— start of Provided records —

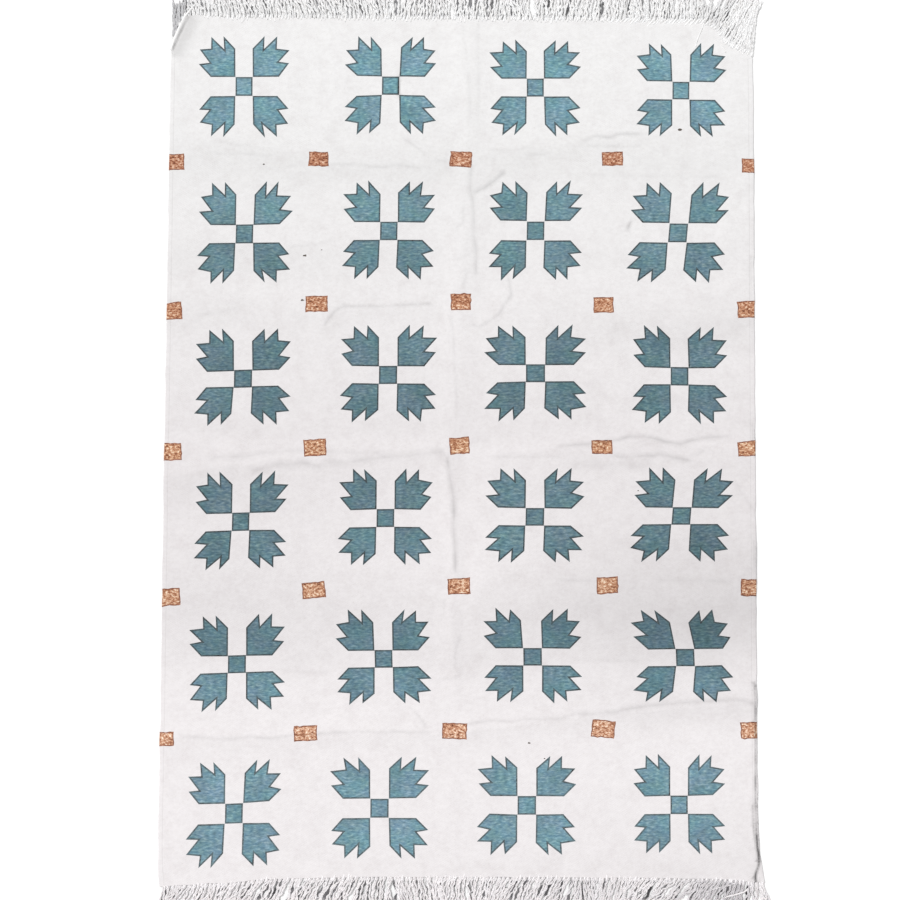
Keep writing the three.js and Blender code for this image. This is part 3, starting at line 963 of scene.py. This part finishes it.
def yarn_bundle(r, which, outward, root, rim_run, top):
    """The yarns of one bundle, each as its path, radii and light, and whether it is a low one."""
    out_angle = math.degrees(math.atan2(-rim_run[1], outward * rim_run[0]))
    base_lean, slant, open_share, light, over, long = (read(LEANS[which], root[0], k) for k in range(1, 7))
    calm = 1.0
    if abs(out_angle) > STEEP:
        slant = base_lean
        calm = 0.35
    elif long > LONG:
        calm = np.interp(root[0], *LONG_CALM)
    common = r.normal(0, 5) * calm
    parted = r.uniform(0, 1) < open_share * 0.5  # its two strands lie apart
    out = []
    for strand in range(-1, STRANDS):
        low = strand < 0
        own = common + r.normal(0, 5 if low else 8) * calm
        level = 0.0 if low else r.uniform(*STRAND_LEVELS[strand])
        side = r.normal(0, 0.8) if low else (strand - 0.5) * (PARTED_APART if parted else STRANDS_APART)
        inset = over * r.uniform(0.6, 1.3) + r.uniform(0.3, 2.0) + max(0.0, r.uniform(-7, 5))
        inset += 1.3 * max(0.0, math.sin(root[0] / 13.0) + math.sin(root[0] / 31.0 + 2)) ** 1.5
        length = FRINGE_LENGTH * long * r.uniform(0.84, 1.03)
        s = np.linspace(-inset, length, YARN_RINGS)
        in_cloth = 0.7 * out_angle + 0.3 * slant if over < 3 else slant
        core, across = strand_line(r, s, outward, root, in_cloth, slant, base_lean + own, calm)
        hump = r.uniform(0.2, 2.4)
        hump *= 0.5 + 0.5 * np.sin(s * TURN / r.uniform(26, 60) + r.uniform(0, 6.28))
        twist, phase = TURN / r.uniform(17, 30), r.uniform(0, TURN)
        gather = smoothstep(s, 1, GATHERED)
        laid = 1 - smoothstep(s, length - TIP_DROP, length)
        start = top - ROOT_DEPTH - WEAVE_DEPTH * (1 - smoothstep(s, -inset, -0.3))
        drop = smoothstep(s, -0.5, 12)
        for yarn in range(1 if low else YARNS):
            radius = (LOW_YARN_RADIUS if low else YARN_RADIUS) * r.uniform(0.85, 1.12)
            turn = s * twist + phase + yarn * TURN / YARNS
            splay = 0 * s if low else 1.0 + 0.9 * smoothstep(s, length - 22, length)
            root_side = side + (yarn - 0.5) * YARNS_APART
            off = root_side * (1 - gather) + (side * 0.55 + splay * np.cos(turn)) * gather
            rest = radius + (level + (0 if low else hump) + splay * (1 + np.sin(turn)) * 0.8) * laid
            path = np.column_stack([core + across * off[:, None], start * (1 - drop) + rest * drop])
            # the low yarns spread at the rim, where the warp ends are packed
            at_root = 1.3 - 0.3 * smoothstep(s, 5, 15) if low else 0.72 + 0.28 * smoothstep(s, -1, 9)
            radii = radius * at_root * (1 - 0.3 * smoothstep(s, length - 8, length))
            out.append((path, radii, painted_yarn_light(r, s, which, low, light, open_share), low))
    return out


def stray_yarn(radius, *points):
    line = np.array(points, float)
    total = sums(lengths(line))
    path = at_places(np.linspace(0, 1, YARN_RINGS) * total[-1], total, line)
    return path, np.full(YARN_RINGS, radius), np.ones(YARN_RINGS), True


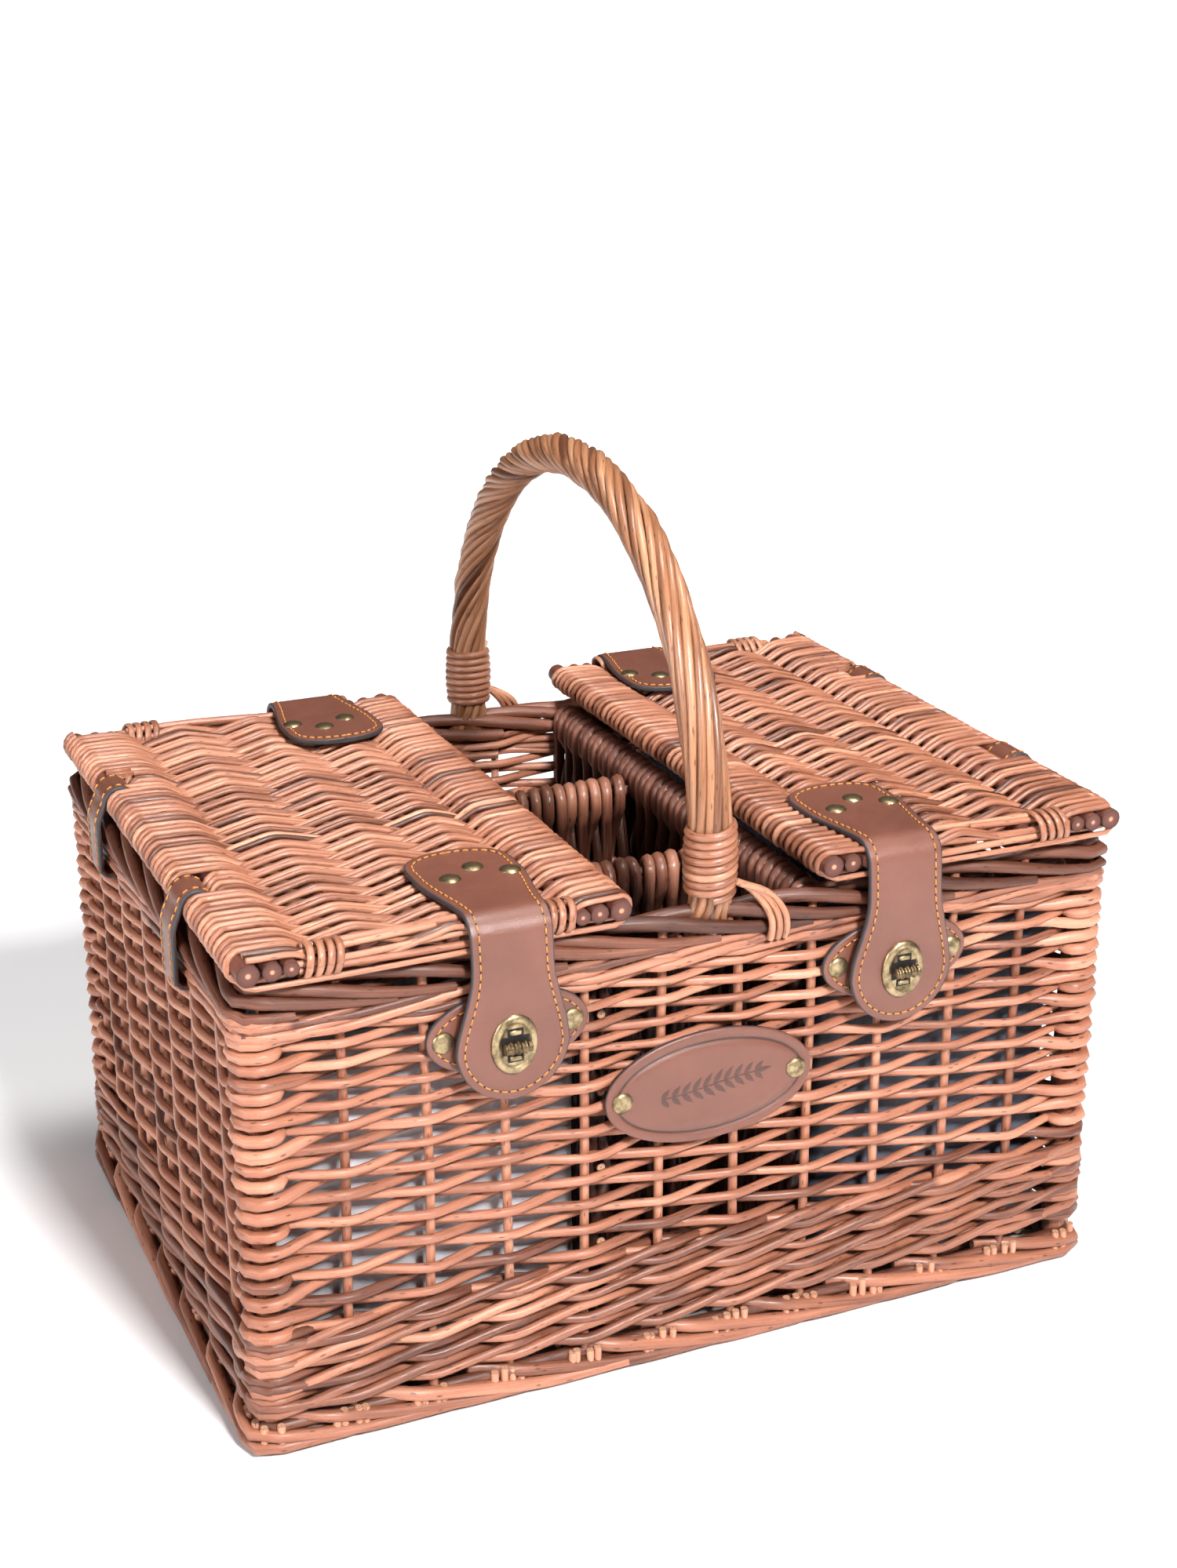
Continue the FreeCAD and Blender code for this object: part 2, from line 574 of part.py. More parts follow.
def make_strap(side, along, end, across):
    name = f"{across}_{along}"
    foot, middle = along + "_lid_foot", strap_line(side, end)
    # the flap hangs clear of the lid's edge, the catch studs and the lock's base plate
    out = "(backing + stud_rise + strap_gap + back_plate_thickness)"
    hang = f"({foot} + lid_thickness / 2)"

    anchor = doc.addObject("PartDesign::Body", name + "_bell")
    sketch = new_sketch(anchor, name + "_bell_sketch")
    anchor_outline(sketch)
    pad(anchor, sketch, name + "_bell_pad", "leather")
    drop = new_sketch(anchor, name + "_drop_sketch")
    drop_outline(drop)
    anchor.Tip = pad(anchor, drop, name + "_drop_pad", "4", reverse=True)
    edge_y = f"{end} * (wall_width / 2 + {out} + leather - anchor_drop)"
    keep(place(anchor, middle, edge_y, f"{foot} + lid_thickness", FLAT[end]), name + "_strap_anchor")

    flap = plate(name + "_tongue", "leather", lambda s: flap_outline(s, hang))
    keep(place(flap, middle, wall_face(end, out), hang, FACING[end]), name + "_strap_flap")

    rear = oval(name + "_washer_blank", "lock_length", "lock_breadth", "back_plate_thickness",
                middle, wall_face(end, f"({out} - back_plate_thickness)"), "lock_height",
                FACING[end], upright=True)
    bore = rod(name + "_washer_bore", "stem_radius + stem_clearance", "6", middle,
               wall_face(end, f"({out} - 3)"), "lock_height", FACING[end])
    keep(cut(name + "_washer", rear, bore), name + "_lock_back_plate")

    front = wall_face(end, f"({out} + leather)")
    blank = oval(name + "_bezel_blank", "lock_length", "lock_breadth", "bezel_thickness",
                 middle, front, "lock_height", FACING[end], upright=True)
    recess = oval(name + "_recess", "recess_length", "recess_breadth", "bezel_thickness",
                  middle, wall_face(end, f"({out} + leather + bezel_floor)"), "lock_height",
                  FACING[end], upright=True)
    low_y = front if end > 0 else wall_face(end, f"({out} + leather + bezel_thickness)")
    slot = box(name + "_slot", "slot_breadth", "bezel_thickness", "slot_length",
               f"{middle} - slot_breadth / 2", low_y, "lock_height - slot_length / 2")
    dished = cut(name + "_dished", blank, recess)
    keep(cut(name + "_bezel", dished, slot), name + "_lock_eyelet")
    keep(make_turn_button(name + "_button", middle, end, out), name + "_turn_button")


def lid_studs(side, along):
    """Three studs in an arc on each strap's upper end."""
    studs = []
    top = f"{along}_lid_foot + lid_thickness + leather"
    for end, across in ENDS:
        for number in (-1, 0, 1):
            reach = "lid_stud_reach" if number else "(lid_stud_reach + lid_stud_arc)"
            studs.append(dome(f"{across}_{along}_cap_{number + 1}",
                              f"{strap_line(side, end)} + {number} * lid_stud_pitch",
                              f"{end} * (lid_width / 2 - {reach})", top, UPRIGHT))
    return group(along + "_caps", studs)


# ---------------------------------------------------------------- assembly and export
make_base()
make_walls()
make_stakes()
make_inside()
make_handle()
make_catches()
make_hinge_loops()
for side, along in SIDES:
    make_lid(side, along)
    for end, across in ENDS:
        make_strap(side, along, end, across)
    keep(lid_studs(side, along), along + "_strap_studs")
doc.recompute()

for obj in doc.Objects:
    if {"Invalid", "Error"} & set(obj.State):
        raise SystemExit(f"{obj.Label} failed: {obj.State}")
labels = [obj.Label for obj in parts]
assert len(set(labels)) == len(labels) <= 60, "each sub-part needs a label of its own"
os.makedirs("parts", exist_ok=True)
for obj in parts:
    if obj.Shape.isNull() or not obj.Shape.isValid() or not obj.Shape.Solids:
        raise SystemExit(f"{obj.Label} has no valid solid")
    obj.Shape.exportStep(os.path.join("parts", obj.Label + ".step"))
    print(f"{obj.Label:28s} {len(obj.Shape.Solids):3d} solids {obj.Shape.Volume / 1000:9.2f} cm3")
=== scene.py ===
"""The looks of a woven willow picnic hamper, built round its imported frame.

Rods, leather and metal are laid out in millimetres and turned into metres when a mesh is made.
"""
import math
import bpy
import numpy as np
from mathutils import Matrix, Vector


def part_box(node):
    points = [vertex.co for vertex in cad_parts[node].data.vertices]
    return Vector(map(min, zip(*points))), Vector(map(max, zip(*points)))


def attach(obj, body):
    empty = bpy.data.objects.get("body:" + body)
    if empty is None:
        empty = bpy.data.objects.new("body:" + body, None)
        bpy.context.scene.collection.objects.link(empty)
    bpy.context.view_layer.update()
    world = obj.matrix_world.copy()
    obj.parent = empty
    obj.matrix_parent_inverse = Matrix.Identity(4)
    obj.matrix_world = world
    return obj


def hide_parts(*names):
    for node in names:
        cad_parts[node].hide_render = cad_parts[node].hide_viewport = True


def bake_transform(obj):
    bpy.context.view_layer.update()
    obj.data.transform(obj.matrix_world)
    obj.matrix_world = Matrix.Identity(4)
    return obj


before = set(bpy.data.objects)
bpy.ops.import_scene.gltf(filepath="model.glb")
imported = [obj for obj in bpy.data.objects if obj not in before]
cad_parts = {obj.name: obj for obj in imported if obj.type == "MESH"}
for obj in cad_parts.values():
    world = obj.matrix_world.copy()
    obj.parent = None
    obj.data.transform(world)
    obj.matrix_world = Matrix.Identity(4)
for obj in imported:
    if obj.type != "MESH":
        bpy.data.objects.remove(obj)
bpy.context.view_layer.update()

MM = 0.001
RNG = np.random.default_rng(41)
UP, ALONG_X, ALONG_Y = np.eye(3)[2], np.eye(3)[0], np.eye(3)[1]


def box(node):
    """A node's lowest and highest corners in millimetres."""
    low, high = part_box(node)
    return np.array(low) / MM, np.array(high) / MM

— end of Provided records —

Retype, in the same exact form, the lines of the material above from the line holding "assembly and export" through the line holding "in imported if".

# ---------------------------------------------------------------- assembly and export
make_base()
make_walls()
make_stakes()
make_inside()
make_handle()
make_catches()
make_hinge_loops()
for side, along in SIDES:
    make_lid(side, along)
    for end, across in ENDS:
        make_strap(side, along, end, across)
    keep(lid_studs(side, along), along + "_strap_studs")
doc.recompute()

for obj in doc.Objects:
    if {"Invalid", "Error"} & set(obj.State):
        raise SystemExit(f"{obj.Label} failed: {obj.State}")
labels = [obj.Label for obj in parts]
assert len(set(labels)) == len(labels) <= 60, "each sub-part needs a label of its own"
os.makedirs("parts", exist_ok=True)
for obj in parts:
    if obj.Shape.isNull() or not obj.Shape.isValid() or not obj.Shape.Solids:
        raise SystemExit(f"{obj.Label} has no valid solid")
    obj.Shape.exportStep(os.path.join("parts", obj.Label + ".step"))
    print(f"{obj.Label:28s} {len(obj.Shape.Solids):3d} solids {obj.Shape.Volume / 1000:9.2f} cm3")
=== scene.py ===
"""The looks of a woven willow picnic hamper, built round its imported frame.

Rods, leather and metal are laid out in millimetres and turned into metres when a mesh is made.
"""
import math
import bpy
import numpy as np
from mathutils import Matrix, Vector


def part_box(node):
    points = [vertex.co for vertex in cad_parts[node].data.vertices]
    return Vector(map(min, zip(*points))), Vector(map(max, zip(*points)))


def attach(obj, body):
    empty = bpy.data.objects.get("body:" + body)
    if empty is None:
        empty = bpy.data.objects.new("body:" + body, None)
        bpy.context.scene.collection.objects.link(empty)
    bpy.context.view_layer.update()
    world = obj.matrix_world.copy()
    obj.parent = empty
    obj.matrix_parent_inverse = Matrix.Identity(4)
    obj.matrix_world = world
    return obj


def hide_parts(*names):
    for node in names:
        cad_parts[node].hide_render = cad_parts[node].hide_viewport = True


def bake_transform(obj):
    bpy.context.view_layer.update()
    obj.data.transform(obj.matrix_world)
    obj.matrix_world = Matrix.Identity(4)
    return obj


before = set(bpy.data.objects)
bpy.ops.import_scene.gltf(filepath="model.glb")
imported = [obj for obj in bpy.data.objects if obj not in before]
cad_parts = {obj.name: obj for obj in imported if obj.type == "MESH"}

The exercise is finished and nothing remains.